Ниже приводится рассказ, написанный им самим.
Ночь была необычно жаркой и душной. Я возвращался с работы в свою квартиру, расположенную в доме, в котором жили сотрудники военного атташе. Пот, стекавший по моей шее, был вызван, однако, не только жарой. Сегодня должен произойти поворотный пункт в моей жизни и жизни моей семьи. Передо мной открывался путь к свободе и демократии.
Определяющую роль в моем решении сыграло распоряжение полковника Саботина о том, что в ближайшие дни мою работу станет исполнять лейтенант Кулаков, я же буду задействован в качестве консультанта. Саботин считал, что в результате такого перемещения у него появится еще один способный шифровальщик.

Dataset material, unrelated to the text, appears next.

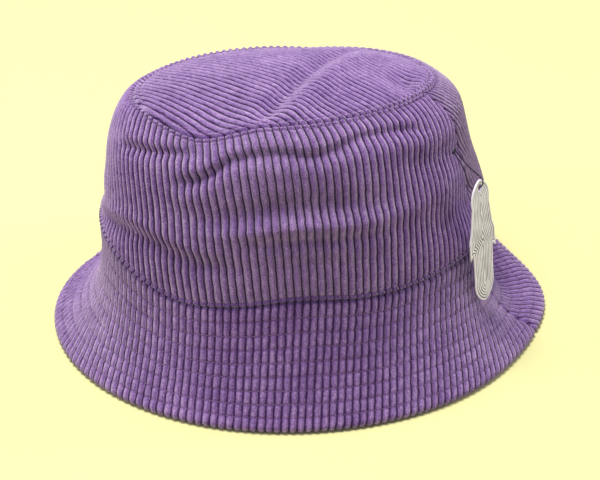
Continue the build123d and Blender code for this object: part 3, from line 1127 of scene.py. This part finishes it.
def direction(azimuth, elevation):
    a, e = math.radians(azimuth), math.radians(elevation)
    return Vector((math.sin(a) * math.cos(e), -math.cos(a) * math.cos(e), math.sin(e)))


def look_back(thing, way):
    """Turns a camera or light that stands out along a direction to face the middle."""
    thing.rotation_euler = way.to_track_quat("Z", "Y").to_euler()


def add_camera():
    data = bpy.data.cameras.new("camera")
    camera = add_object("camera", data)
    data.sensor_width = SENSOR_WIDTH
    data.lens = SENSOR_WIDTH * CAMERA_DISTANCE / FRAME_WIDTH_AT_HAT
    way = direction(CAMERA_AZIMUTH, CAMERA_ELEVATION)
    camera.location = (Vector(AIM) + way * CAMERA_DISTANCE) * MM
    look_back(camera, way)
    data.clip_start, data.clip_end = 0.05, 20.0
    bpy.context.scene.camera = camera


WHITE = (1.0, 1.0, 1.0)
# Name, azimuth past the camera's, elevation, distance and width in metres, power and colour.
LIGHTS = [
    ("key", -120, 80, 1.6, 0.8, 42, (1.0, 0.95, 0.86)),
    ("left", -82, 22, 1.8, 0.9, 8, WHITE),
    ("right", 106, 26, 1.8, 0.5, 9, WHITE),
    ("front", -15, 18, 2.0, 1.0, 4, (0.88, 0.85, 1.0)),
]
WORLD_COLOUR, WORLD_STRENGTH = (0.84, 0.80, 1.0, 1), 0.42
FLOOR_COLOUR = (0.56, 0.555, 0.27, 1)
FLOOR_HALF = 4.0  # in metres


def add_lights():
    for name, azimuth, elevation, distance, size, power, colour in LIGHTS:
        data = bpy.data.lights.new(name, "AREA")
        data.shape = "DISK"
        data.size = size
        data.energy = power
        data.color = colour
        light = add_object(name, data)
        way = direction(CAMERA_AZIMUTH + azimuth, elevation)
        light.location = way * distance
        look_back(light, way)


def add_stage():
    world = bpy.data.worlds.new("studio")
    world.use_nodes = True
    background = world.node_tree.nodes["Background"]
    background.inputs[0].default_value = WORLD_COLOUR
    background.inputs[1].default_value = WORLD_STRENGTH
    bpy.context.scene.world = world
    bpy.context.scene.view_settings.view_transform = "Standard"
    add_lights()
    mesh = bpy.data.meshes.new("floor")
    corners = [(x * FLOOR_HALF, y * FLOOR_HALF, 0) for x, y in ((-1, -1), (1, -1), (1, 1), (-1, 1))]
    mesh.from_pydata(corners, [], [(0, 1, 2, 3)])
    mesh.materials.append(Nodes("floor").finish(FLOOR_COLOUR, None, 0.9, {}))
    add_object("floor", mesh)


add_camera()
charm_thread()
thread_anchor()
charm()
for half in ("left", "right"):
    crown_side(half)
    brim_top(half)
    brim_under(half)
    inner_sheet(f"lining_side_{half}", "cloth", "lining", crown_cloth, side_angles(half),
                (0.01, 0.985), LINING_AT, 0.5)
crown_tip()
lining_tip()
inner_sheet("brim_stiffener", "sheet", "stiffener", brim_cloth, (0.0, 2 * math.pi - 0.01),
            (0.03, 0.94), STIFFENER_AT, 0.5)
inner_sheet("sweatband", "tape", "sweatband", crown_cloth, (math.pi, 3 * math.pi - 0.01),
            (0.0, BAND_REACH), BAND_AT, 1.2)
label("woven_label", 180.0, BAND_AT + 1.4, 30.0)
label("care_label", 270.0, LINING_AT + 0.7, 16.0)
all_stitching()
add_stage()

Я – не герой. Природа одаряет этим качеством лишь избранных. И родился я в обычной семье в России. В спорте особыми успехами не отличался. Своей главной задачей считал хорошую учебу. Жизнь в постоянной опасности меня никогда не привлекала, и приключения в моем представлении были связаны с большим и малоромантичным риском. Но в ночь на 5 сентября, когда я шел пешком по Сомерсет-стрит до Рейндж-роуд, я в первый и последний раз в своей жизни был близок к тому, чтобы стать героем.
Я прекрасно осознавал, что эта ночь может оказаться последней в моей жизни. Одно неправильное движение могло привести к крушению всех наших планов. Не исключалась и возможность того, что НКВД [69] установил за мной слежку. Не было ли неожиданное решение Саботина той ловушкой, которая была мне приготовлена? Каждая клеточка моего существа была пронизана сознанием всемогущества и вездесущности НКВД.
Я сконцентрировал все свои силы и волю на осуществлении плана, разработанного мной и Анной.
Будь что будет, но я должен достать секретные документы.
Мы с Анной решили, что бежать лучше всего в середине недели, хотя суббота была вроде бы предпочтительнее, так как предоставляла больше свободного времени. Однако по субботам все газетные редакции закрыты, а мы исходили из того, что лучше всего передать документы именно в редакцию какой-нибудь газеты.
Отправиться в полицию казалось мне нецелесообразным, так как оттуда могли бы оповестить посольство о моем у них появлении. Свободолюбие же и бесстрашие канадской прессы производили благоприятное впечатление.
Выбор ночи в среду был обусловлен и другими причинами. Я знал, что Кулаков этой ночью будет дежурить и на следующий день отсыпаться до обеда. Это давало мне некоторый резерв времени, ибо первым, кто заметит мое отсутствие, будет именно Кулаков. Поскольку шифровальный отдел находился на секретном положении, очень немногие сотрудники посольства знали, когда именно я работал. Кроме того, мне было известно, что Саботин с Роговым намеревался этим вечером отправиться на просмотр фильмов в Национальный киноклуб и наверняка появится на работе не раньше обеда следующего дня.
Мое намерение, однако, усложнялось тем, что я должен был зайти к военному атташе – якобы решить некоторые вопросы, а затем возвратиться в посольство. Наиболее важные документы находились там в секретном отделе, куда я, как работник шифровального отдела, мог свободно заходить в любое время.
Наконец я свернул на Рейндж-роуд и тут неожиданно почувствовал, что нервное напряжение последних недель спало и я стал спокойнее.
Когда я вошел в холл, то увидел Кулакова на месте дежурного. Это было хорошо, так как любое изменение его графика работы неминуемо спутало бы все мои намерения.